1. Before even purchasing a tree do some homework and learn what type of soil on the property and particularly the location of the tree. Every tree has either a range of soils or a soil type that the tree prefers. Elm trees are tolerant of clay, loam or sand that is both acid and alkaline soil.
2. When shopping at the nursery, check to see the overall health of the plant. No diseased leaves or insects on the tree. It is best to research about these issues for the tree you want to purchase. Make sure the tree trunk is not damaged and there are no co-dominant leaders at the top of the trunk.

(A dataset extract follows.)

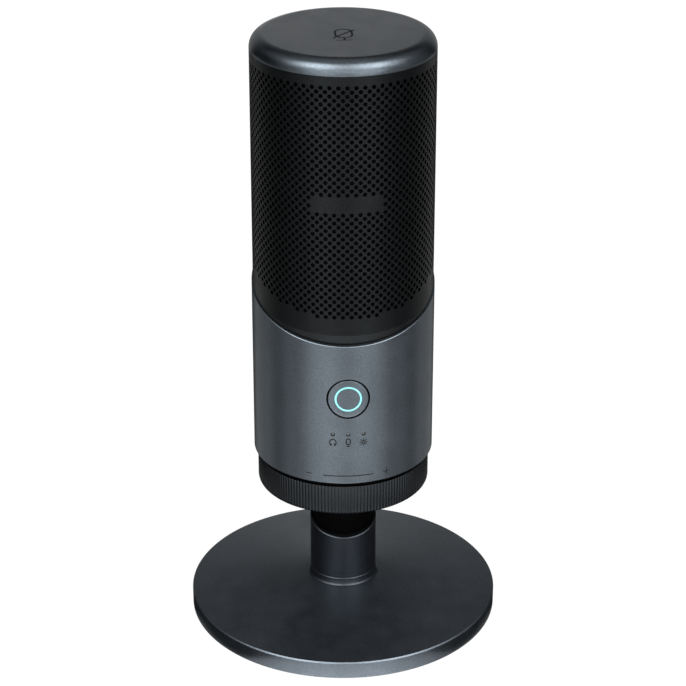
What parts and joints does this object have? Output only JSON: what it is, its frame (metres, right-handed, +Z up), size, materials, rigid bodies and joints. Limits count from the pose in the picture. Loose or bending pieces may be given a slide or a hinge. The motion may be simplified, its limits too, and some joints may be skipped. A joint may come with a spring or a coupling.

3. Make sure to check how deep the trunk is buried in the soil container. The soil can be higher up on the trunk. When planting the tree, then the tree can be planted too deep. All the excess soil must be knocked away from the trunk until the trunk meets the soil. Planting the roots too deep mitigates the amount of oxygen and water to the roots. Proper planting depth is located at the base of the trunk where the root flare meets the soil in the container. Then do not place much soil on the shoulders of the root ball or containerized plant. Do not place mulch or soil up against the trunk after planting. That creates moisture and can begin to damage the bark by causing decay. The bark is the skin of the tree and protects all the vascular structure within it.
4. When digging the hole for the tree, the hole must be shaped like a saucer that fits on the bottom of a teacup. The hole must be the proper depth for the root ball or container. The proper width of the hole is equally important. This must be two to three times the width of the root ball.
5. Watering is the most challenging thing to do. There is a recommended formula of ten gallons of water per every inch of the tree’s caliber at breast height. This is helpful to know when watering each time the tree needs watering. Factor in other environmental issues such as temperature, heat index, wind, and soil structure such as clay, sand, or loam.
If these steps are followed, the tree has the greatest chance of success.